In quegli anni Abed affina le sue capacità di mimica e di recitazione ma soprattutto raccoglie ricordi e storie di tante persone che custodisce come una miniera d’idee da cui tirar fuori qualcosa di buono. Ma erano solo idee.

Centinaia di episodi hanno letteralmente incollato allo schermo spettatori di ogni fascia d’età e anche questa è una novità per i programma afgani

La svolta arriva nel 2007 quando Tolo tv lancia il talent Khaanda Bazaar che vuole scoprire il miglior comico afgano. Abed si presenta al provino dopo un lungo viaggio da Jalalabad a Kabul in autostop. Bassino, evidentemente stanco da un viaggio difficile, non viene accolto dai giudici con molte aspettative e invece spiazza tutti con la brillantezza delle imitazioni e con le barzellette. Da lì è partita la sua carriera di attore professionista che sfida di giorno in giorno i dogmi e le restrizioni dell’Afghanistan.
“C’è bisogno di ridere in questo Paese e a volte c’è bisogno di capire cosa è giusto e cosa no” – ha puntualizzato Ibrahim Abed. Ogni episodio dura circa quarantacinque minuti durante i quali sono rappresentate differenti situazioni in cui Abed e gli altri attori, travestiti in maniera spesso surreale, trattano i vari argomenti. Centinaia di episodi hanno letteralmente incollato allo schermo spettatori di ogni fascia d’età e anche questa è una novità per i programma afgani. C’è chi li guarda con passione attenzione, chi con superficialità e distacco ma nonostante il dubbio si resta lì, irretiti dalle battute veloci e contagiati dalle risate che si sentono in sottofondo, in perfetto stile sit-com americana.
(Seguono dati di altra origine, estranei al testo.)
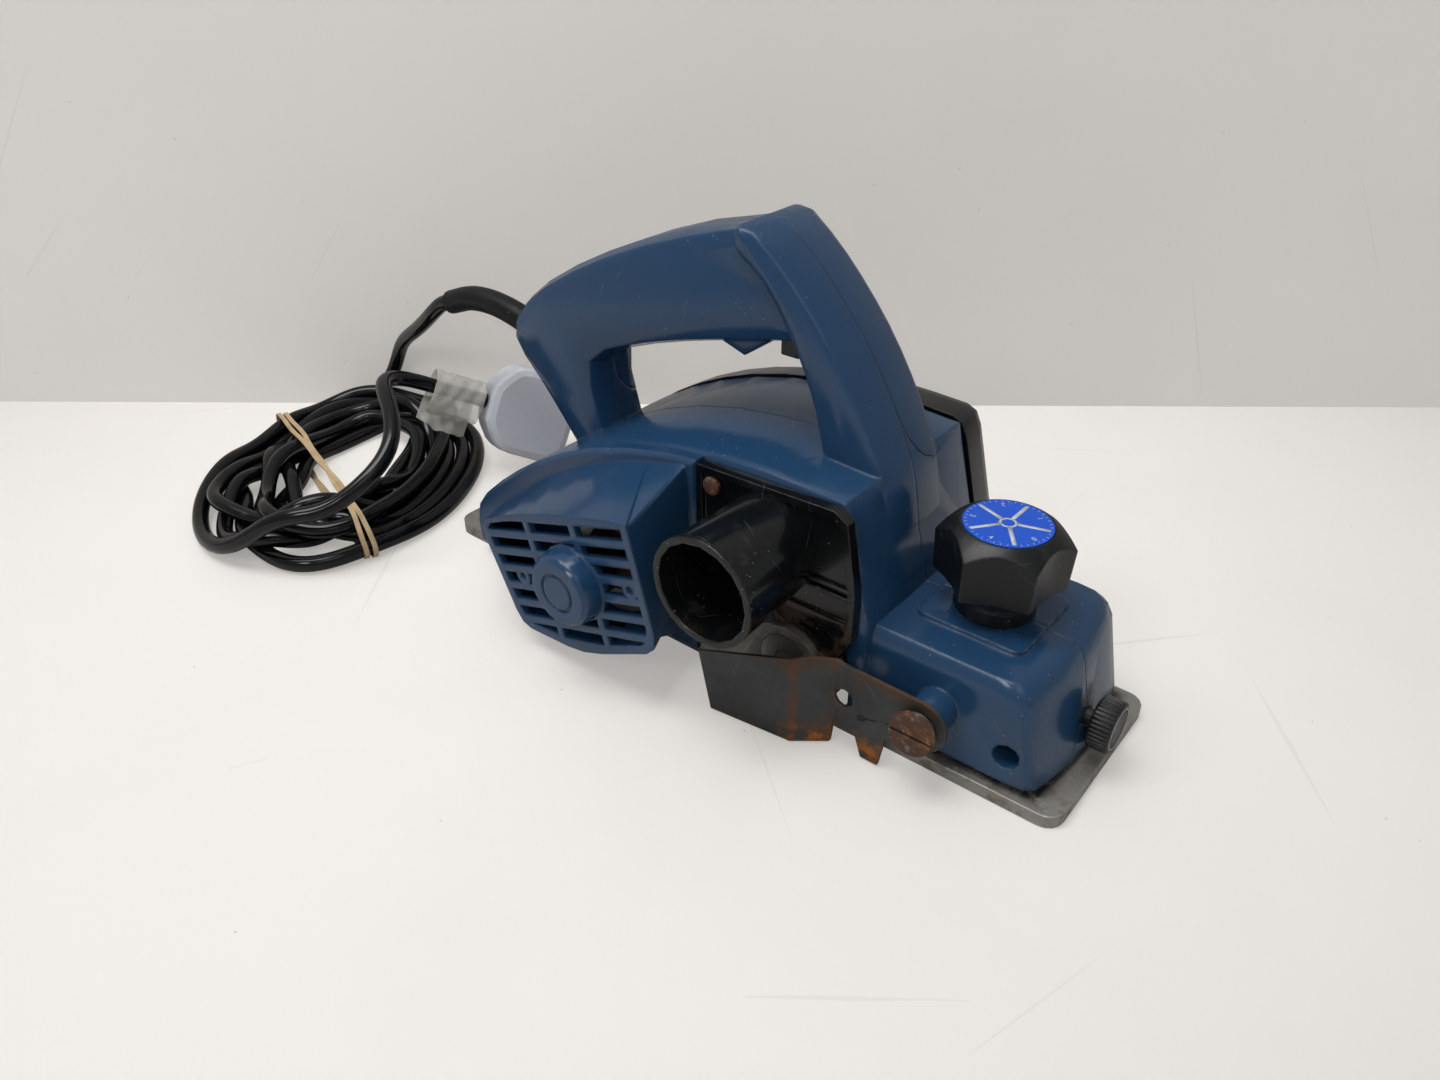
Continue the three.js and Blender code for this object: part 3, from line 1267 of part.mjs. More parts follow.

“Ora come ora – ha sottolineato Ibragim Abed – c’è bisogno di più persone che facciano il mio lavoro, per questo sto facendo scuola a tre ragazzi che mi seguono e che recitano in alcuni sketch. Gli spiego che è fondamentale la mimica, la fisicità, il garbo nella recitazione ma che è altrettanto importante la scrittura degli episodi. Il segreto è non prendere mai di petto i temi più scomodi ma di arrivarci lateralmente, non so se mi segui – scandisce bene al telefono ogni parola – e poi è necessario sfumare molto tra vero e verosimile.